Wishard Referendum - Role of Legislature and Added Information

I want to take a short detour into the actions of the Legislature, that in the 11th hour of the last night of the 2009 Special Session, gutted the democratic process inherent in a referendum. Representative Bill Crawford and Senator Luke Kenley are the two names that arise most often as the major players in the special law written for Wishard. Whoever the players were, shame on you.

The referendum law for large capital projects requires the following wording:
"Shall ________ (insert the name of the political subdivision) issue bonds or enter into a lease to finance ___________ (insert a brief description of the controlled project), which is estimated to cost not more than _______ (insert the total cost of the project) and is estimated to increase the property tax rate for debt service by ___________ (insert increase in tax rate as determined by the department of local government finance)?".

The midnight insertion for Wishard provides that they can use the following wording:
"Shall the Health and Hospital Corporation of Marion County, Indiana, issue bonds or enter into a lease to finance (insert the description of the project)?".

The additional specifics must be provided in a legal notice that links the project information to the referendum.
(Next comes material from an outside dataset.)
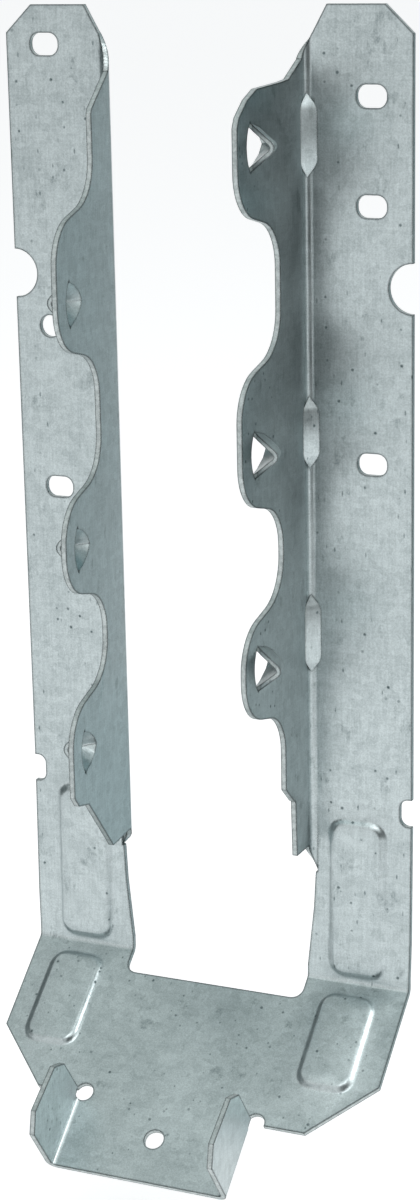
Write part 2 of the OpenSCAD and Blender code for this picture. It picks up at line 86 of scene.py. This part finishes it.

Of course, few people will see or read the legal notice. It has been provided at HadEnoughIndy previously. Unlike with other referenda, nowhere is the total cost of the project required, just the amount of the bonds that will finance the deal. So, as Matt Gutwein, CEO of the Marion County Health & Hospitals Corp., likes to brag about, there is a savings account with $150 million that H&H has managed to squirrel away. According to the Wishard project website, that $150 million will also be spent on this project and add to the bonded amounts that require disclosure and which were disclosed not to exceed $703 million. That website, by the way does not describe the project at all - no number or uses of the buildings - nothing - not even the artist renderings Gutwein has been hauling around the County. check it out, its just a PR piece.
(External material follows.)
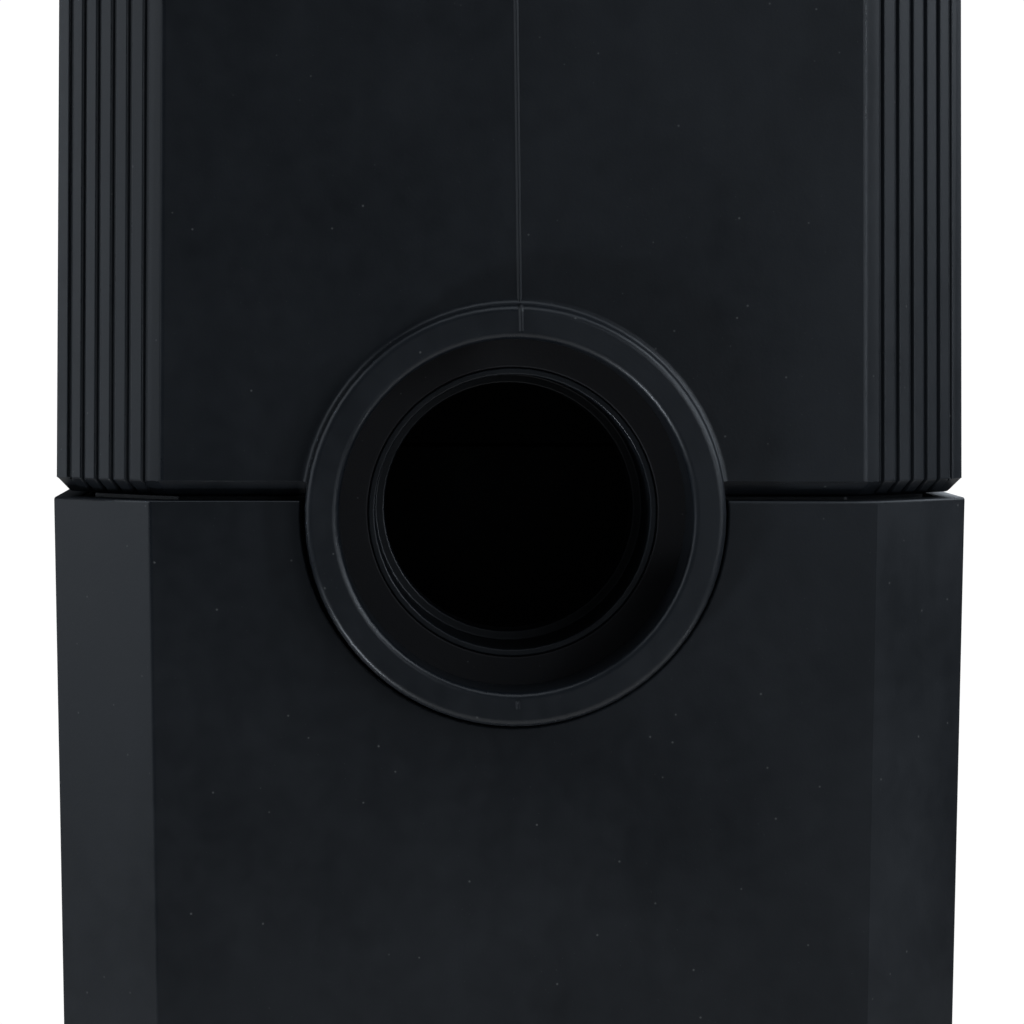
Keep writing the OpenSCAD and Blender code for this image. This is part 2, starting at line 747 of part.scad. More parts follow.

Required of all referendum questions, is specific details, including per square foot charges, that are to be posted on the State Department of Local Government Finance website. The per square foot charges listed there for the Wishard project are:

Hospital building and ambulatory clinic - $635.96 (estimated).
Administrative office building - $286.43 (estimated).
Parking garage - $56.69 (estimated).
Central utility plant - $1,335.55 (estimated).

The per square foot information would be far more valuable if there were also an estimate of the total square footage of each structure. But, even the above information has value.
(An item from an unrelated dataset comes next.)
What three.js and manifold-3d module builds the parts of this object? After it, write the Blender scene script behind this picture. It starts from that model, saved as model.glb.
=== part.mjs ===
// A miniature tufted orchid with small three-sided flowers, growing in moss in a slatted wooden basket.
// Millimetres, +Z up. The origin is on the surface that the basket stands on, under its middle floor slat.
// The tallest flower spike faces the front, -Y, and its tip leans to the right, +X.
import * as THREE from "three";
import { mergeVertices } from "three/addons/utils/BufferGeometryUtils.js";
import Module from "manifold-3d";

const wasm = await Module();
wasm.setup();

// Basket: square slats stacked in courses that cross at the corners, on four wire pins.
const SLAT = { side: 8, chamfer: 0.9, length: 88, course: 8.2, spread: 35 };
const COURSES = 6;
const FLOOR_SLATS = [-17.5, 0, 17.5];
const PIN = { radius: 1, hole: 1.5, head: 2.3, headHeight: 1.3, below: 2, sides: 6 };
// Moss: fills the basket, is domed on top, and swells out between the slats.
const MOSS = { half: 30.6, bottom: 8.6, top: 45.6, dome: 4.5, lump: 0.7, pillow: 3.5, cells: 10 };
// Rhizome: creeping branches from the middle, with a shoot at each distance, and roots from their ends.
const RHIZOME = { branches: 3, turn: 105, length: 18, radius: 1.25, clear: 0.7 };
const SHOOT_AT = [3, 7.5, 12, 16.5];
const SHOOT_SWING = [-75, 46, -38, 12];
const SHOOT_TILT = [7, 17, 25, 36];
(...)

The 'central utility plant' has received very little attention. The only question I have heard posed, but not answered, was if it was going to be based on 'green' energy. Given the cost per square foot, renewed efforts to gain clarification of its purpose and usefulness, especially since there is access to electricity from more conventional sources, should be undertaken.

The Administrative office building is listed on the artist rendering, available through the IBJ, as 'Faculty Office', as in an office building for IU Medical Instructors. So, a good question is, why should Marion County taxpayers be on the hook, either through proceeds of its Health & Hospital Corp. or through increased property taxes, for a building to benefit the IU Medical School? Which, by the way, is contributing nothing to the project, either for construction or for ongoing operations, even though it is a vital asset as a teaching hospital for IU and provides its faculty with the opportunity to also have a private practice.

More questions to come in a future entry entitled "What If..." But, for this moment, lets not forget that the Legislature allowed our first public referendum to be watered down to essentially say "We do good works. Shall we continue?" Hopefully the democratic process promised by referenda will not be gutted for any future project and the rights of the voters will be held in higher esteem than shown for the Wishard project referendum.